(Parts and joints as JSON)
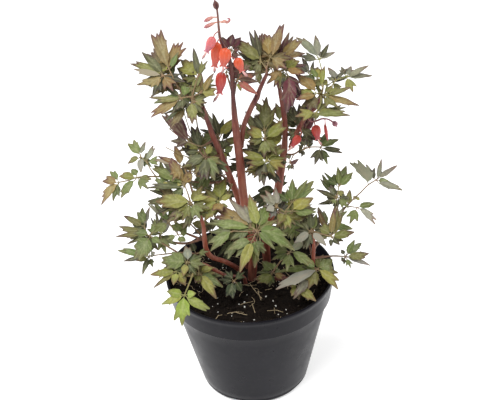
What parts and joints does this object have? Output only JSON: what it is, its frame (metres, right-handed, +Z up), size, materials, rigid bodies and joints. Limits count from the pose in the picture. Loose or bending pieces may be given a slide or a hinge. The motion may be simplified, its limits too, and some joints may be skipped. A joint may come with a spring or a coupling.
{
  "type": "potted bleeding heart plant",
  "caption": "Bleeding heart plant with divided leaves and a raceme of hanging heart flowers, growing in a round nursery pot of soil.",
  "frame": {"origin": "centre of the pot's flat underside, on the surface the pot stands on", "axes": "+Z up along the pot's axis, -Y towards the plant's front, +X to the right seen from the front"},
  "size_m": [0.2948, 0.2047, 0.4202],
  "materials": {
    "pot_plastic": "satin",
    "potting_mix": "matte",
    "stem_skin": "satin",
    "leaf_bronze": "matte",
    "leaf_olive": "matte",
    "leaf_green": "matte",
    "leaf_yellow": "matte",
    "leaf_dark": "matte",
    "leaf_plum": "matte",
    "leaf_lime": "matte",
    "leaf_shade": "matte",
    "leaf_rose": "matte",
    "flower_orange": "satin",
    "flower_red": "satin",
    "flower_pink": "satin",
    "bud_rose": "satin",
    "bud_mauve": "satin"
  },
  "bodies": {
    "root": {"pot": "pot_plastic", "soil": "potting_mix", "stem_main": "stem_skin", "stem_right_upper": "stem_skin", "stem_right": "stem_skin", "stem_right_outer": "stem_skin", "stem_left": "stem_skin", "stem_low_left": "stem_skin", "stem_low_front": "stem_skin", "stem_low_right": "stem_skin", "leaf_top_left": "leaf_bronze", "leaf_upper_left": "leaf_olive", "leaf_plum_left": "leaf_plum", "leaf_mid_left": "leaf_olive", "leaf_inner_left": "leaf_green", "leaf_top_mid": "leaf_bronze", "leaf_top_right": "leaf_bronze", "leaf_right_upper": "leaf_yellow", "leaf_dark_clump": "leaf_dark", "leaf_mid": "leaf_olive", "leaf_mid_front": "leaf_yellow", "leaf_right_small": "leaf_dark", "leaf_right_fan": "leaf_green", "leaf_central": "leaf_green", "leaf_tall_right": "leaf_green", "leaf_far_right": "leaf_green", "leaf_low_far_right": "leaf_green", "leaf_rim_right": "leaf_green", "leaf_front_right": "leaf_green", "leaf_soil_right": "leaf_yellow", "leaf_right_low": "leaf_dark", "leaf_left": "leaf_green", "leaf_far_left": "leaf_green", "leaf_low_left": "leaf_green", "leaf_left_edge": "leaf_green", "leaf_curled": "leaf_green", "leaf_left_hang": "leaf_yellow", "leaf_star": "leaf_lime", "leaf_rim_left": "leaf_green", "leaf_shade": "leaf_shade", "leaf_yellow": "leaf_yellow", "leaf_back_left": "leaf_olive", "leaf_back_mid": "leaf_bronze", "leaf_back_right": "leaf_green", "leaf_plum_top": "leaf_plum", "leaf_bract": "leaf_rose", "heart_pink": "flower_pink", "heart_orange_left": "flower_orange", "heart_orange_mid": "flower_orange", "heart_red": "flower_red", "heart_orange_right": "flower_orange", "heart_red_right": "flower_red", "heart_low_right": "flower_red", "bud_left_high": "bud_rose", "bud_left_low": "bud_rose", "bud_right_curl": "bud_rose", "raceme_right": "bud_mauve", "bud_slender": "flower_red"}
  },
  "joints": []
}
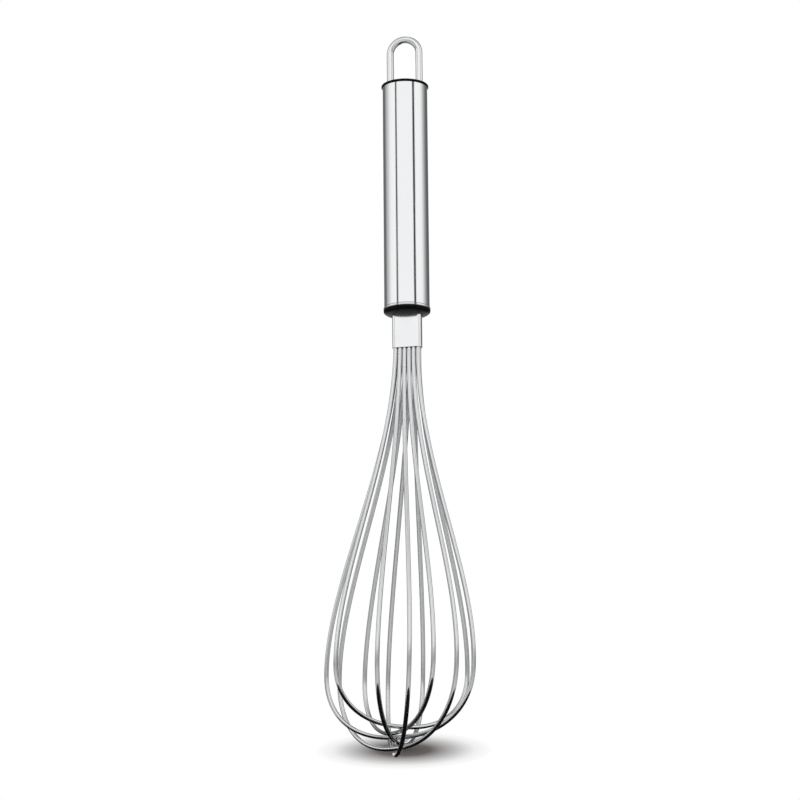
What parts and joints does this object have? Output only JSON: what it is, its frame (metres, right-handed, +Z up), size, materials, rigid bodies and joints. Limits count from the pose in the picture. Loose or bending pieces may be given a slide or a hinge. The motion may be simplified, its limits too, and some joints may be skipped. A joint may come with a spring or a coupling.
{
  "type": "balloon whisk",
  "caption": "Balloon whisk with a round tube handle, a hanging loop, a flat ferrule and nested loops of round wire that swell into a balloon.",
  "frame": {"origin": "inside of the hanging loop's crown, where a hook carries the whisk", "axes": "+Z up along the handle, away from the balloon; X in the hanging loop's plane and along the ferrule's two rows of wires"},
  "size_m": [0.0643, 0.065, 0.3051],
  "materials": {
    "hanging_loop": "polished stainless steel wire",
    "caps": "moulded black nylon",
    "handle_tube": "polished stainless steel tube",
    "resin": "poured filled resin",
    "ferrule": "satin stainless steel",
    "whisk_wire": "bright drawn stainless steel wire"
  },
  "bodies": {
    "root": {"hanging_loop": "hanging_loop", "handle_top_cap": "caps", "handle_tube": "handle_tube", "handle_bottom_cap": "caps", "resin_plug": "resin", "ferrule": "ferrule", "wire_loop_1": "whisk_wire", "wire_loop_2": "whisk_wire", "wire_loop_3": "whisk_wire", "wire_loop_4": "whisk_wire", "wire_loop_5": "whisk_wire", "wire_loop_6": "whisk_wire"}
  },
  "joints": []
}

■ To do ■
Write out the entries above word for word.

■ Correct result ■
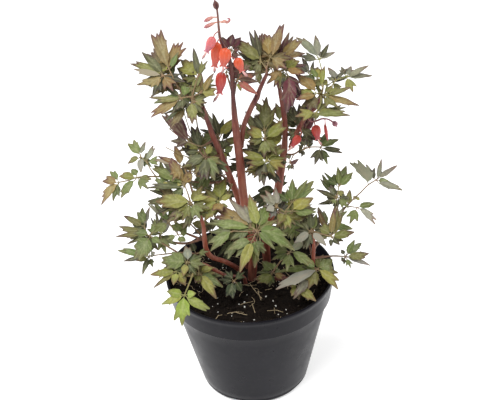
What parts and joints does this object have? Output only JSON: what it is, its frame (metres, right-handed, +Z up), size, materials, rigid bodies and joints. Limits count from the pose in the picture. Loose or bending pieces may be given a slide or a hinge. The motion may be simplified, its limits too, and some joints may be skipped. A joint may come with a spring or a coupling.
{
  "type": "potted bleeding heart plant",
  "caption": "Bleeding heart plant with divided leaves and a raceme of hanging heart flowers, growing in a round nursery pot of soil.",
  "frame": {"origin": "centre of the pot's flat underside, on the surface the pot stands on", "axes": "+Z up along the pot's axis, -Y towards the plant's front, +X to the right seen from the front"},
  "size_m": [0.2948, 0.2047, 0.4202],
  "materials": {
    "pot_plastic": "satin",
    "potting_mix": "matte",
    "stem_skin": "satin",
    "leaf_bronze": "matte",
    "leaf_olive": "matte",
    "leaf_green": "matte",
    "leaf_yellow": "matte",
    "leaf_dark": "matte",
    "leaf_plum": "matte",
    "leaf_lime": "matte",
    "leaf_shade": "matte",
    "leaf_rose": "matte",
    "flower_orange": "satin",
    "flower_red": "satin",
    "flower_pink": "satin",
    "bud_rose": "satin",
    "bud_mauve": "satin"
  },
  "bodies": {
    "root": {"pot": "pot_plastic", "soil": "potting_mix", "stem_main": "stem_skin", "stem_right_upper": "stem_skin", "stem_right": "stem_skin", "stem_right_outer": "stem_skin", "stem_left": "stem_skin", "stem_low_left": "stem_skin", "stem_low_front": "stem_skin", "stem_low_right": "stem_skin", "leaf_top_left": "leaf_bronze", "leaf_upper_left": "leaf_olive", "leaf_plum_left": "leaf_plum", "leaf_mid_left": "leaf_olive", "leaf_inner_left": "leaf_green", "leaf_top_mid": "leaf_bronze", "leaf_top_right": "leaf_bronze", "leaf_right_upper": "leaf_yellow", "leaf_dark_clump": "leaf_dark", "leaf_mid": "leaf_olive", "leaf_mid_front": "leaf_yellow", "leaf_right_small": "leaf_dark", "leaf_right_fan": "leaf_green", "leaf_central": "leaf_green", "leaf_tall_right": "leaf_green", "leaf_far_right": "leaf_green", "leaf_low_far_right": "leaf_green", "leaf_rim_right": "leaf_green", "leaf_front_right": "leaf_green", "leaf_soil_right": "leaf_yellow", "leaf_right_low": "leaf_dark", "leaf_left": "leaf_green", "leaf_far_left": "leaf_green", "leaf_low_left": "leaf_green", "leaf_left_edge": "leaf_green", "leaf_curled": "leaf_green", "leaf_left_hang": "leaf_yellow", "leaf_star": "leaf_lime", "leaf_rim_left": "leaf_green", "leaf_shade": "leaf_shade", "leaf_yellow": "leaf_yellow", "leaf_back_left": "leaf_olive", "leaf_back_mid": "leaf_bronze", "leaf_back_right": "leaf_green", "leaf_plum_top": "leaf_plum", "leaf_bract": "leaf_rose", "heart_pink": "flower_pink", "heart_orange_left": "flower_orange", "heart_orange_mid": "flower_orange", "heart_red": "flower_red", "heart_orange_right": "flower_orange", "heart_red_right": "flower_red", "heart_low_right": "flower_red", "bud_left_high": "bud_rose", "bud_left_low": "bud_rose", "bud_right_curl": "bud_rose", "raceme_right": "bud_mauve", "bud_slender": "flower_red"}
  },
  "joints": []
}
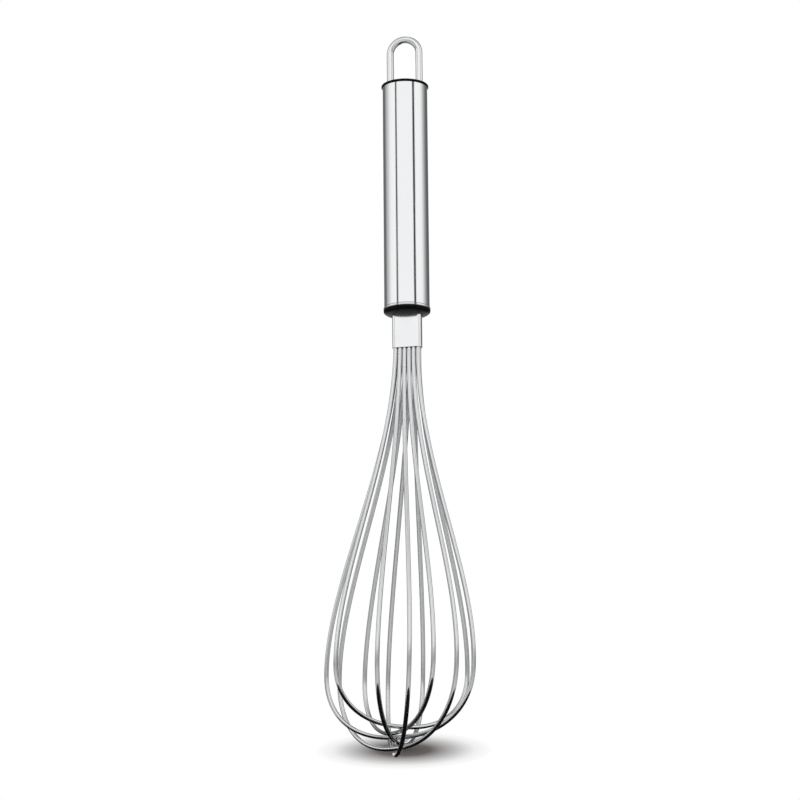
What parts and joints does this object have? Output only JSON: what it is, its frame (metres, right-handed, +Z up), size, materials, rigid bodies and joints. Limits count from the pose in the picture. Loose or bending pieces may be given a slide or a hinge. The motion may be simplified, its limits too, and some joints may be skipped. A joint may come with a spring or a coupling.
{
  "type": "balloon whisk",
  "caption": "Balloon whisk with a round tube handle, a hanging loop, a flat ferrule and nested loops of round wire that swell into a balloon.",
  "frame": {"origin": "inside of the hanging loop's crown, where a hook carries the whisk", "axes": "+Z up along the handle, away from the balloon; X in the hanging loop's plane and along the ferrule's two rows of wires"},
  "size_m": [0.0643, 0.065, 0.3051],
  "materials": {
    "hanging_loop": "polished stainless steel wire",
    "caps": "moulded black nylon",
    "handle_tube": "polished stainless steel tube",
    "resin": "poured filled resin",
    "ferrule": "satin stainless steel",
    "whisk_wire": "bright drawn stainless steel wire"
  },
  "bodies": {
    "root": {"hanging_loop": "hanging_loop", "handle_top_cap": "caps", "handle_tube": "handle_tube", "handle_bottom_cap": "caps", "resin_plug": "resin", "ferrule": "ferrule", "wire_loop_1": "whisk_wire", "wire_loop_2": "whisk_wire", "wire_loop_3": "whisk_wire", "wire_loop_4": "whisk_wire", "wire_loop_5": "whisk_wire", "wire_loop_6": "whisk_wire"}
  },
  "joints": []
}